[Rows from a dataset]
----
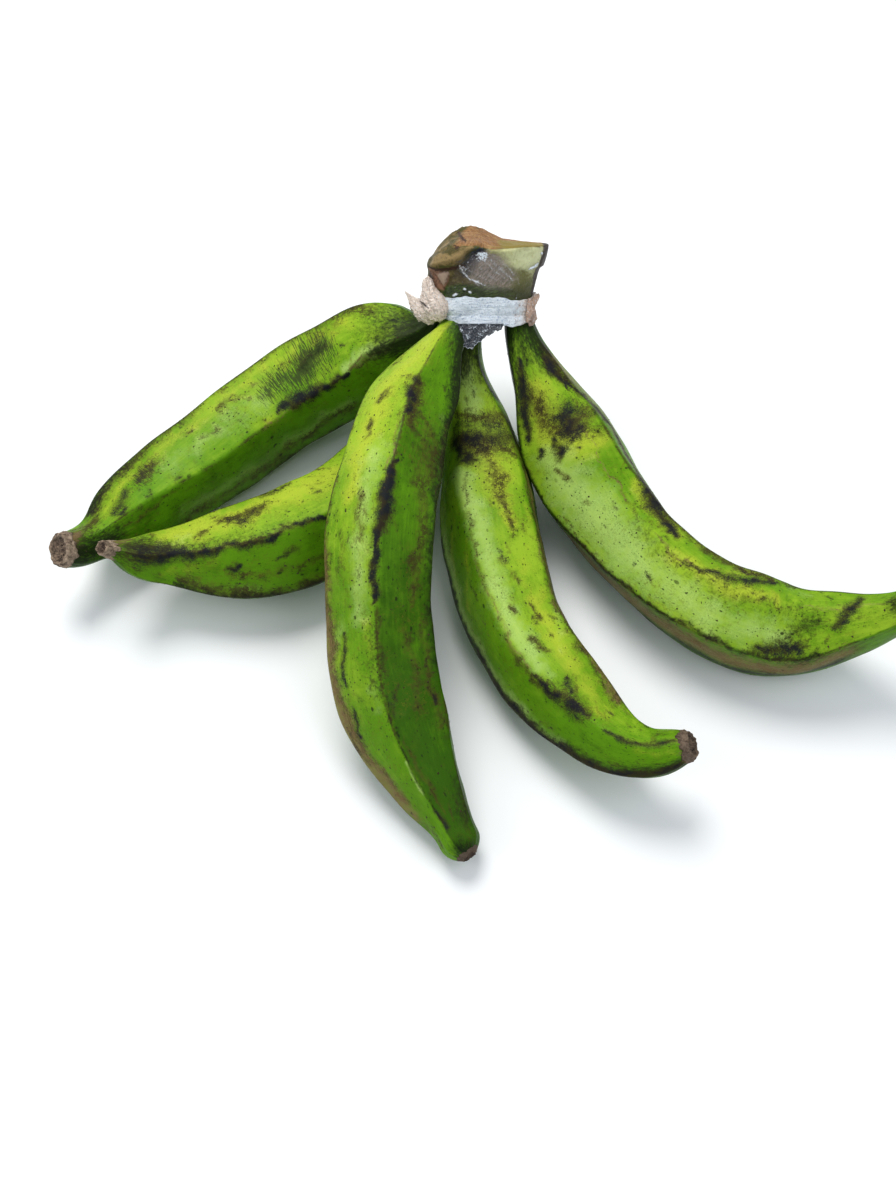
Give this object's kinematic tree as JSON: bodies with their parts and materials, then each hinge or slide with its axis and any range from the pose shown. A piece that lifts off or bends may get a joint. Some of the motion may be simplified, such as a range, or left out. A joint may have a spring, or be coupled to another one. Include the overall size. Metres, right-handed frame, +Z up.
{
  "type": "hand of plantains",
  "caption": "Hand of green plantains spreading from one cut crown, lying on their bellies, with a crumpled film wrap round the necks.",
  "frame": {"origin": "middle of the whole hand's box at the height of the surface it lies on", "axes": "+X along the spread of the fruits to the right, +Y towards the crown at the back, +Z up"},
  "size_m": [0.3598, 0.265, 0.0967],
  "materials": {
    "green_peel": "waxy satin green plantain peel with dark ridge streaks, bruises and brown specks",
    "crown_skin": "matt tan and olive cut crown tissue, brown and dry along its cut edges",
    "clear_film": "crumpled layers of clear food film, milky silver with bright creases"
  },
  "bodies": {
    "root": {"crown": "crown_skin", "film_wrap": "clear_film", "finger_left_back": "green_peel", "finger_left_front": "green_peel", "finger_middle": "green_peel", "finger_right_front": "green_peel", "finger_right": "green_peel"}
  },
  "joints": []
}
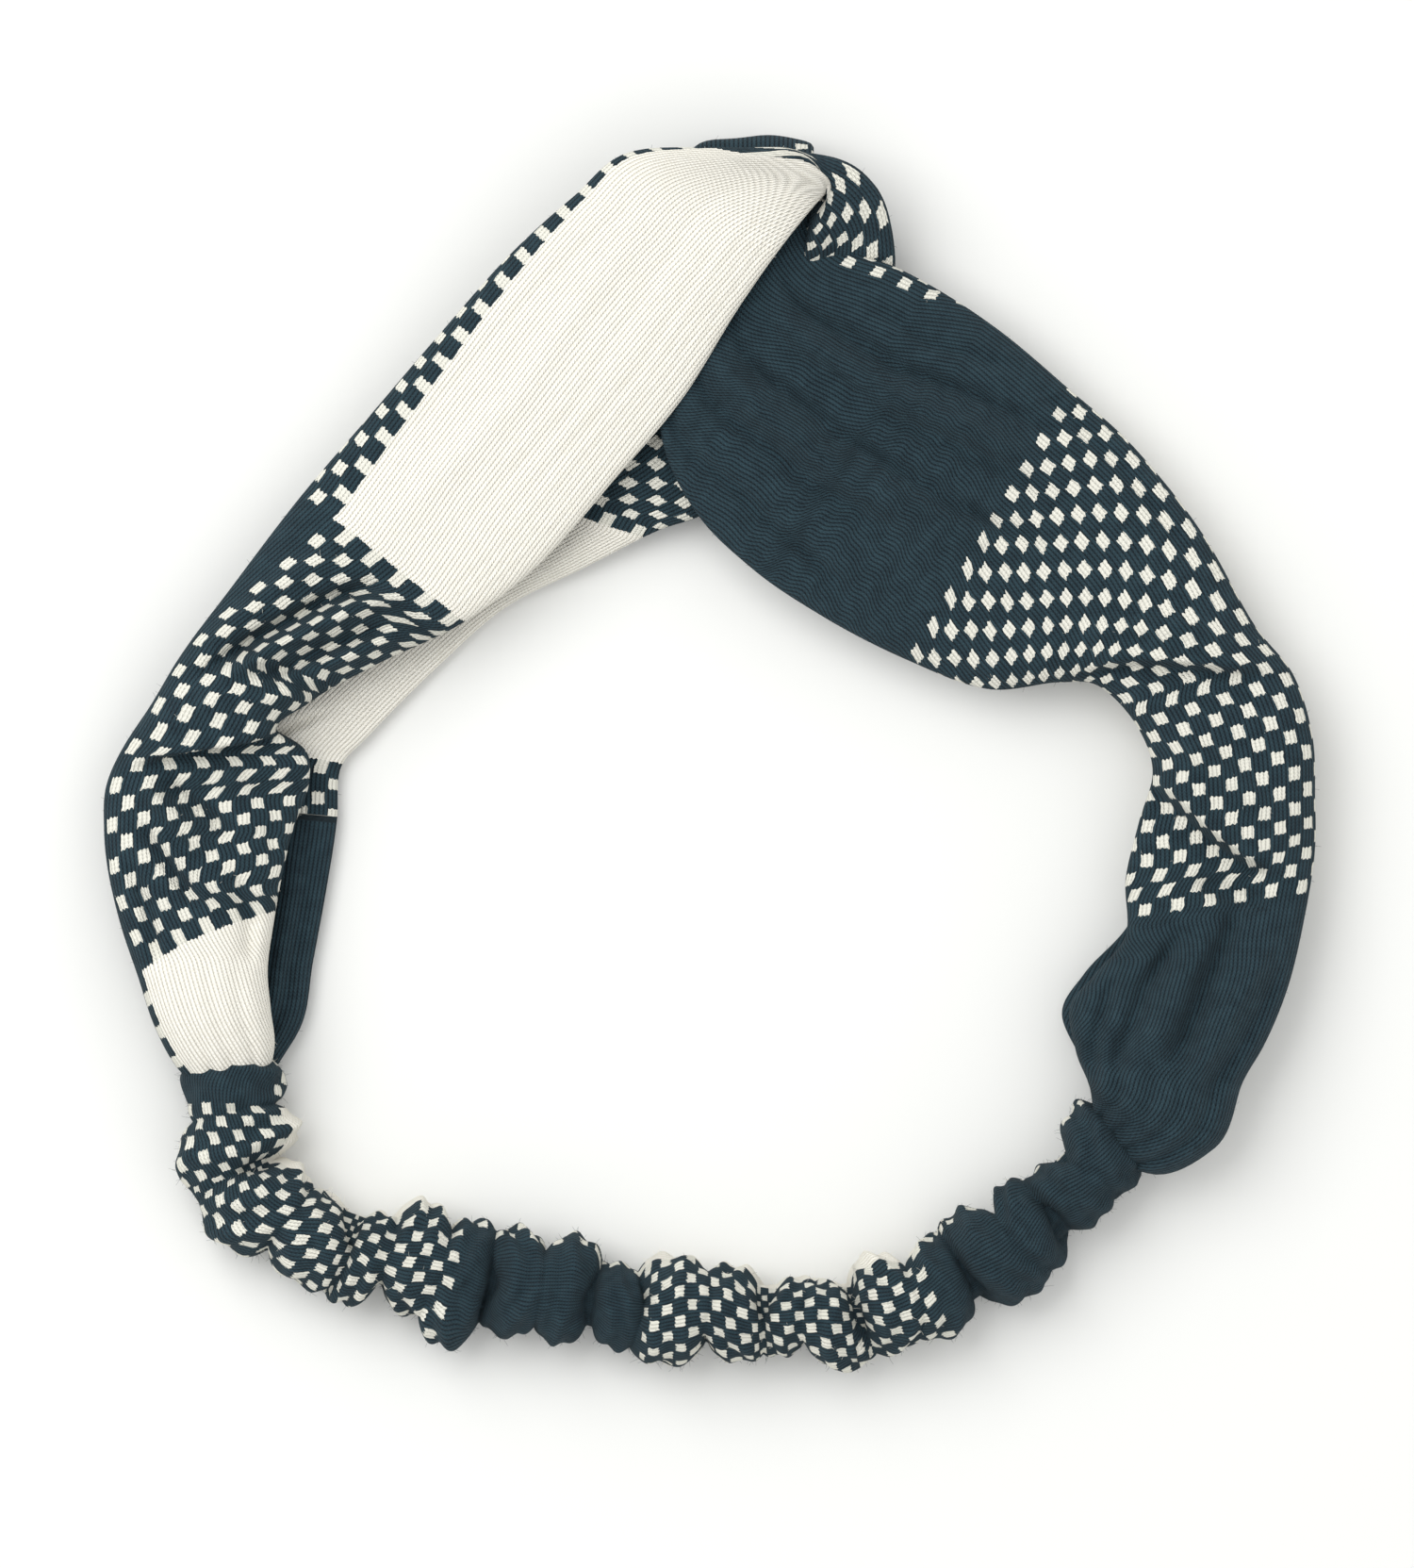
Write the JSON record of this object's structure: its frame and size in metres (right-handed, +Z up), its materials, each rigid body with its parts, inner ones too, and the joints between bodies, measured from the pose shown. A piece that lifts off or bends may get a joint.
----
Set exercise: Every line of the data above should be copied exactly.

Task result:
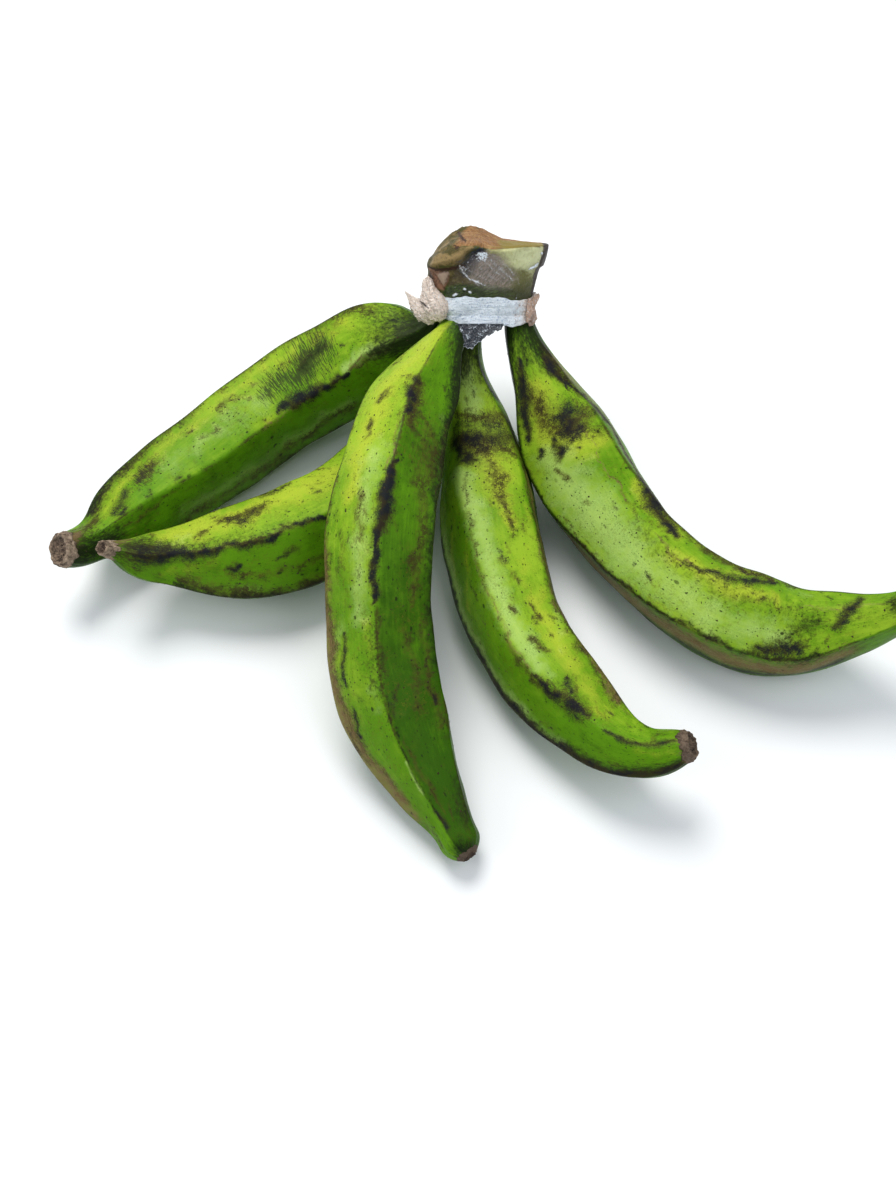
Give this object's kinematic tree as JSON: bodies with their parts and materials, then each hinge or slide with its axis and any range from the pose shown. A piece that lifts off or bends may get a joint. Some of the motion may be simplified, such as a range, or left out. A joint may have a spring, or be coupled to another one. Include the overall size. Metres, right-handed frame, +Z up.
{
  "type": "hand of plantains",
  "caption": "Hand of green plantains spreading from one cut crown, lying on their bellies, with a crumpled film wrap round the necks.",
  "frame": {"origin": "middle of the whole hand's box at the height of the surface it lies on", "axes": "+X along the spread of the fruits to the right, +Y towards the crown at the back, +Z up"},
  "size_m": [0.3598, 0.265, 0.0967],
  "materials": {
    "green_peel": "waxy satin green plantain peel with dark ridge streaks, bruises and brown specks",
    "crown_skin": "matt tan and olive cut crown tissue, brown and dry along its cut edges",
    "clear_film": "crumpled layers of clear food film, milky silver with bright creases"
  },
  "bodies": {
    "root": {"crown": "crown_skin", "film_wrap": "clear_film", "finger_left_back": "green_peel", "finger_left_front": "green_peel", "finger_middle": "green_peel", "finger_right_front": "green_peel", "finger_right": "green_peel"}
  },
  "joints": []
}
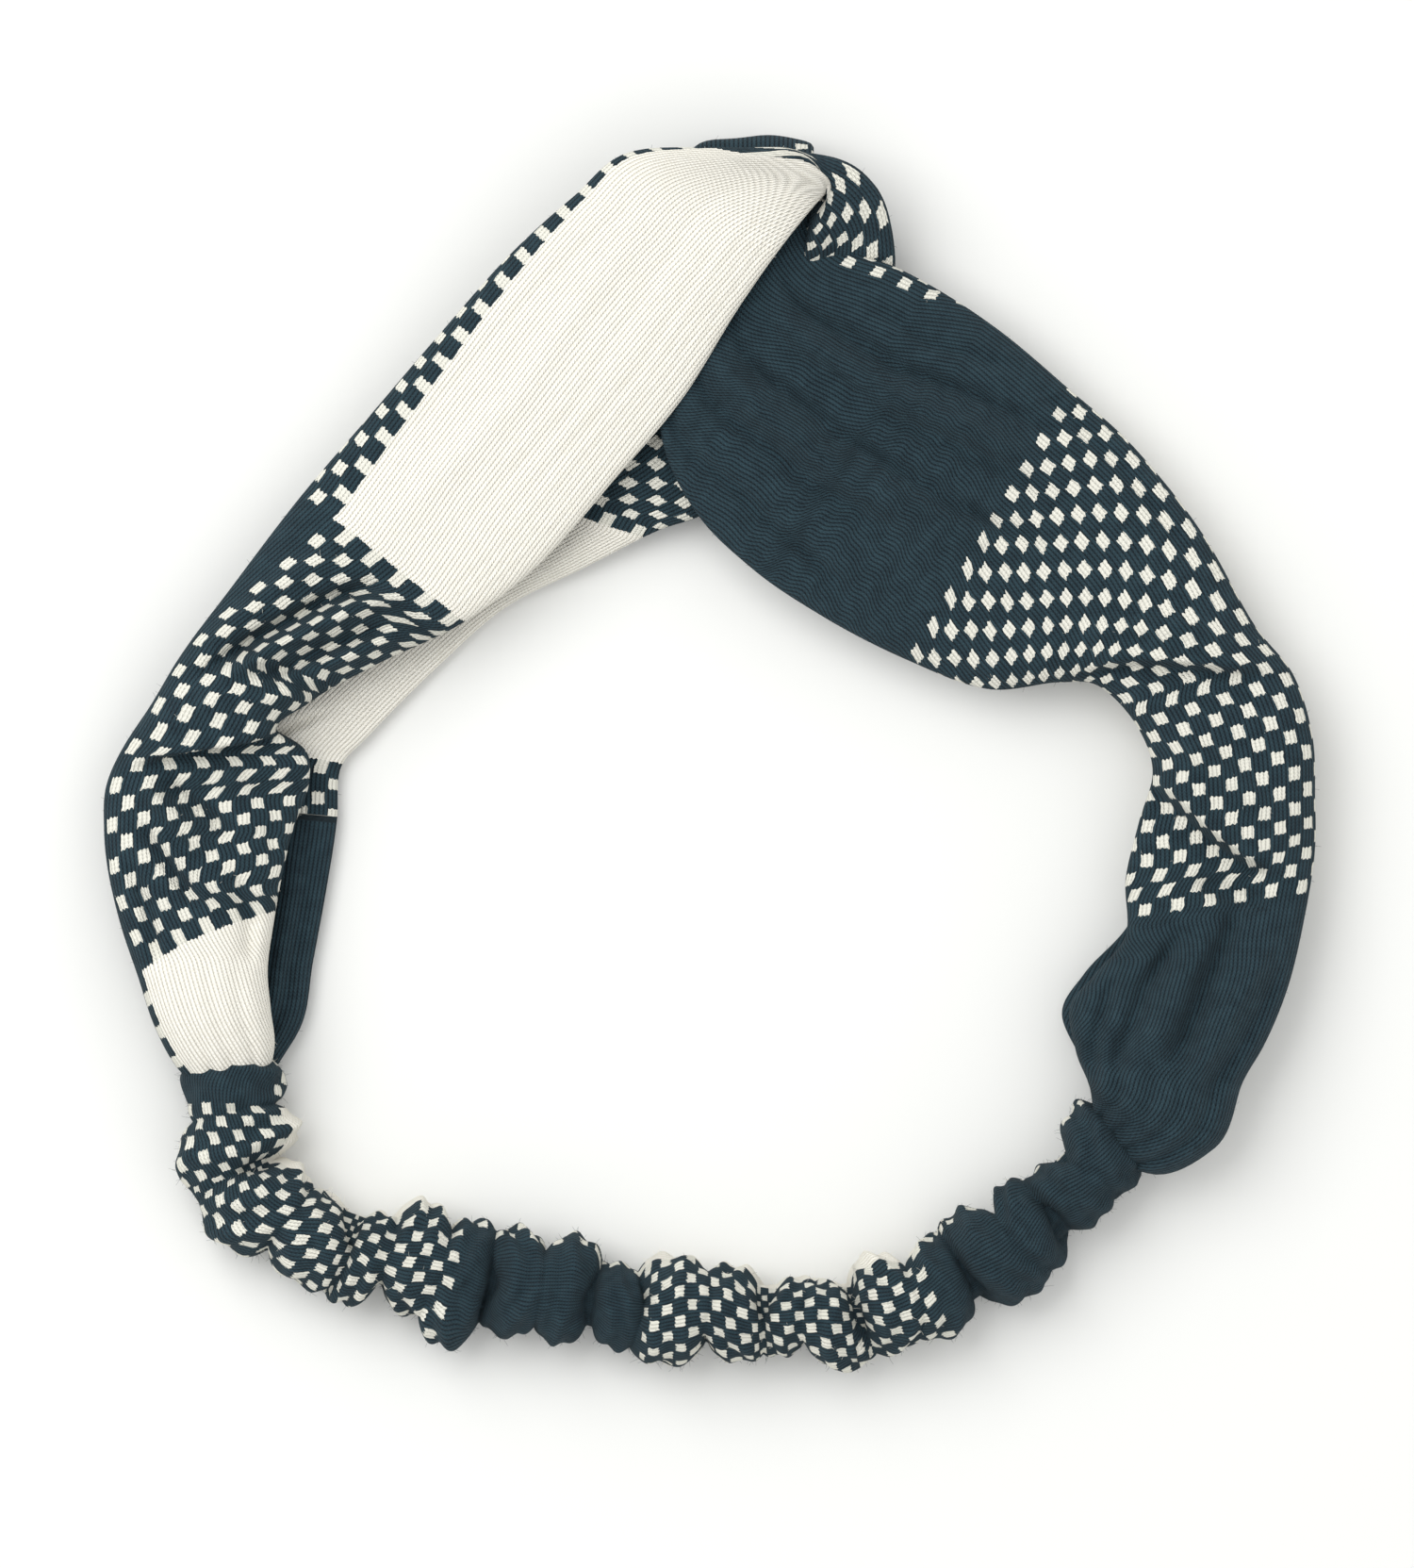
Write the JSON record of this object's structure: its frame and size in metres (right-handed, +Z up), its materials, each rigid body with its parts, inner ones too, and the joints between bodies, measured from the pose shown. A piece that lifts off or bends may get a joint.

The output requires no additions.